Dans cette approche où les croyant-es ne revendiquent pas de privilège de transcendance pour ces textes, ils apparaissent comme une référence de plus dans le débat, pas moins, pas plus, légitime qu’une autre.

 

Laisser une place à la dimension croyante de la culture militante cela veut dire des efforts à faire. Mais cela signifie aussi, qu’en élargissant le canon de ce qui est légitime dans le débat, on réduit les inégalités entre ceux et celles qui maîtrisent les références classiques, blanches, bourgeoises, etc, et les autres. Élargir la palette de ce qui peut s’exprimer, se dire et se débattre, c’est se donner la possibilité collective de penser plus, d’agir plus nombreux-ses et plus complètement, vers un monde plus riche d’autre chose que d’argent et de biens manufacturés.

 

Il nous semblait, et il nous semble toujours, que la gauche de la gauche assumait désormais sa pluralité. Que la nouvelle gauche radicale n’avait plus peur de la pluralité des références qui, dans les faits, construisent chacun-e et contribuent à l’interprétation du nouveau référentiel commun de l’anticapitalisme, du féminisme et de l’écologie…

Nous disons seulement que nous sommes candidat-es à ne plus laisser la dimension croyante de notre culture militante au placard et à la mettre dans le pot commun, pour qu’elle y prenne sa place, ni moindre, ni plus sacrée qu’une autre.

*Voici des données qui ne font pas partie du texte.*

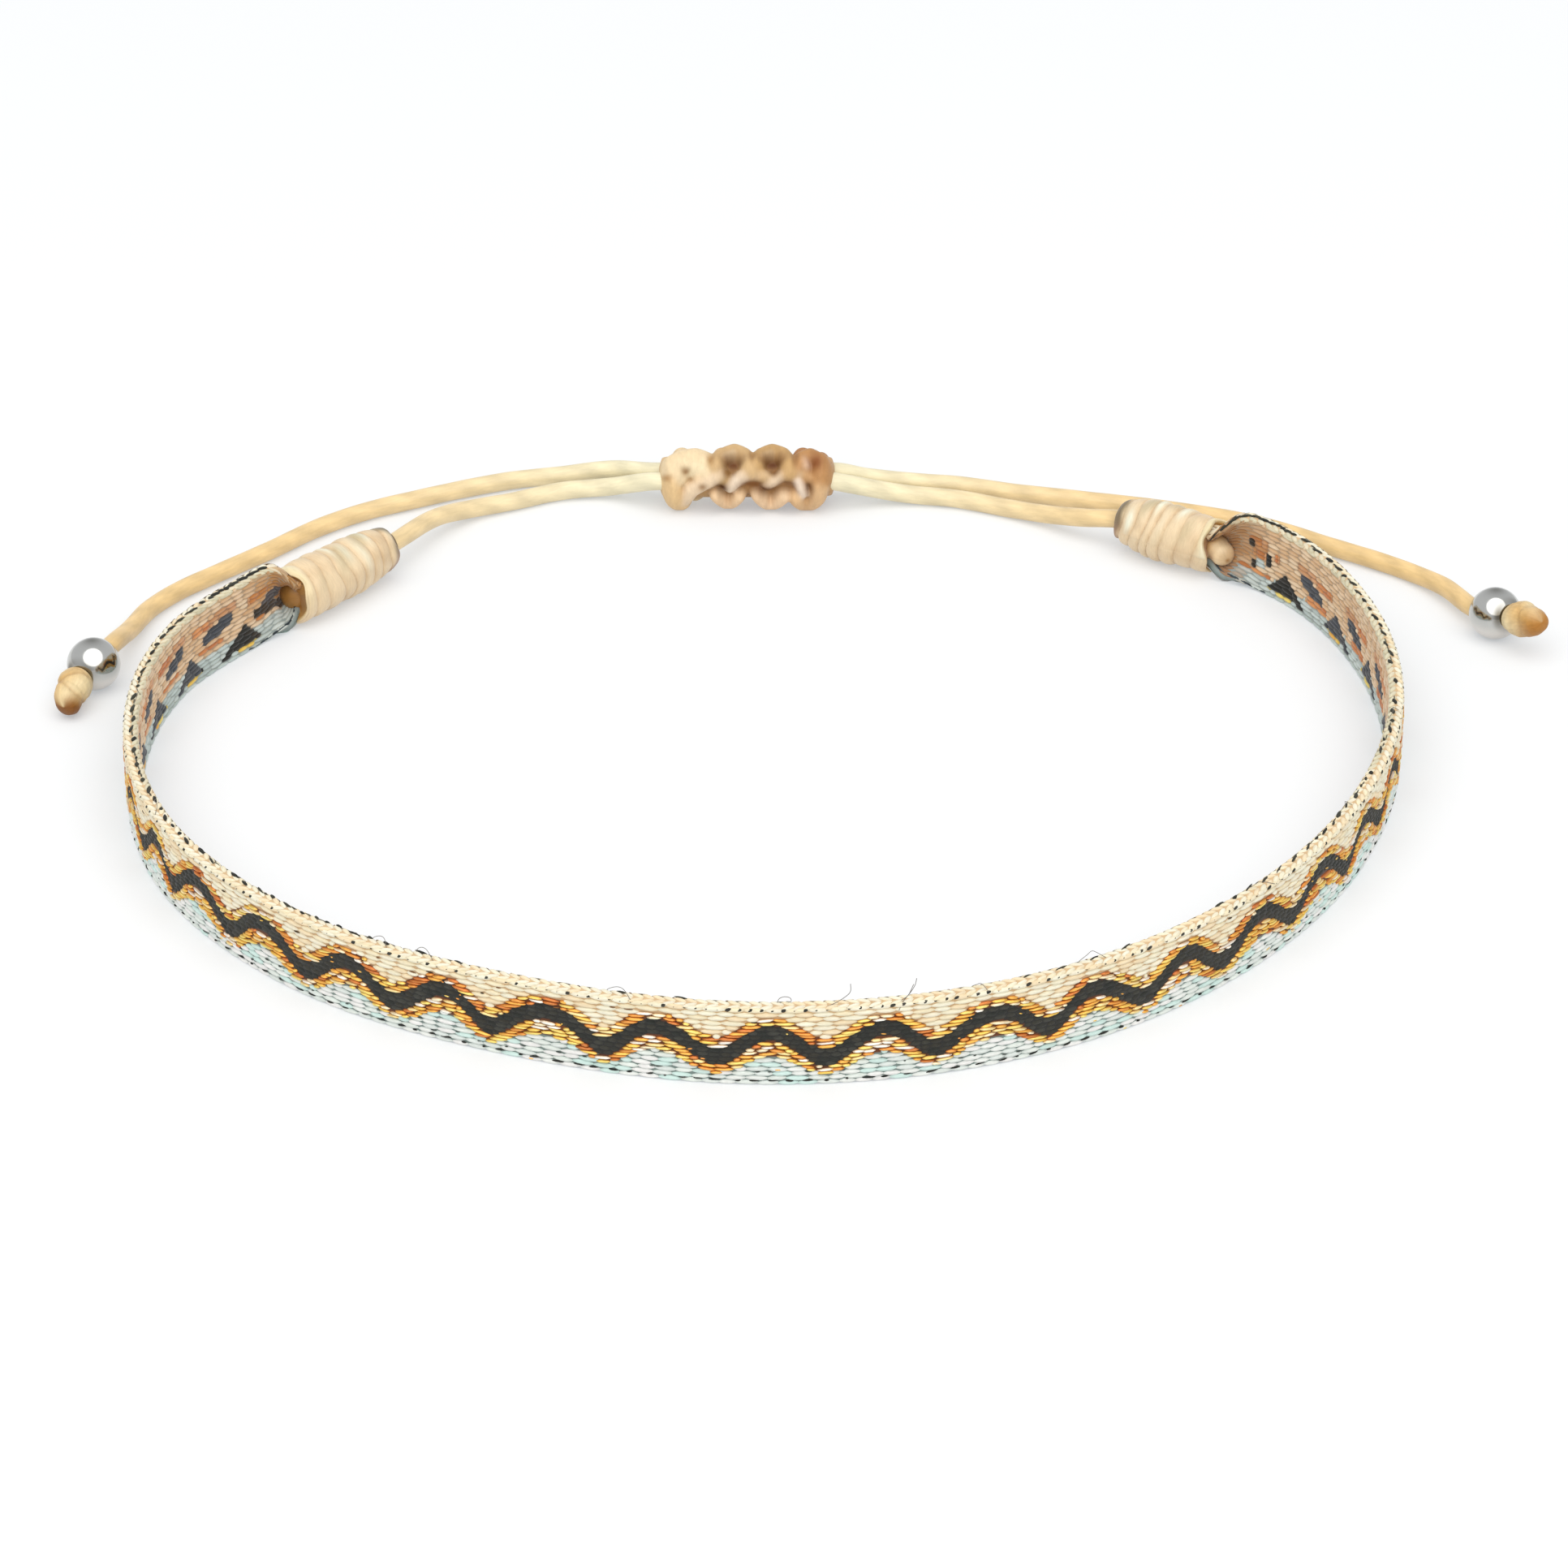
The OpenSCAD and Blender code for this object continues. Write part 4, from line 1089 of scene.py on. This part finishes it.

Petite pincée de sel dans le grand pot-au-feu du débat de la gauche…

 

Héloïse Duché, membre de l’Eglise réformée de France, cadre d’un mouvement de scoutisme protestant, travailleuse dans le milieu associatif de l’Education Populaire, militante anticapitaliste

Stéphane Lavignotte, pasteur de la Mission populaire évangélique, directeur de La Maison Verte (Paris 18e), paroisse protestante inclusive et maison de quartier, militant écologiste, dernier livre paru, « La décroissance est-elle souhaitable ? » (Textuel). Tous les deux se réclament du Christianisme social.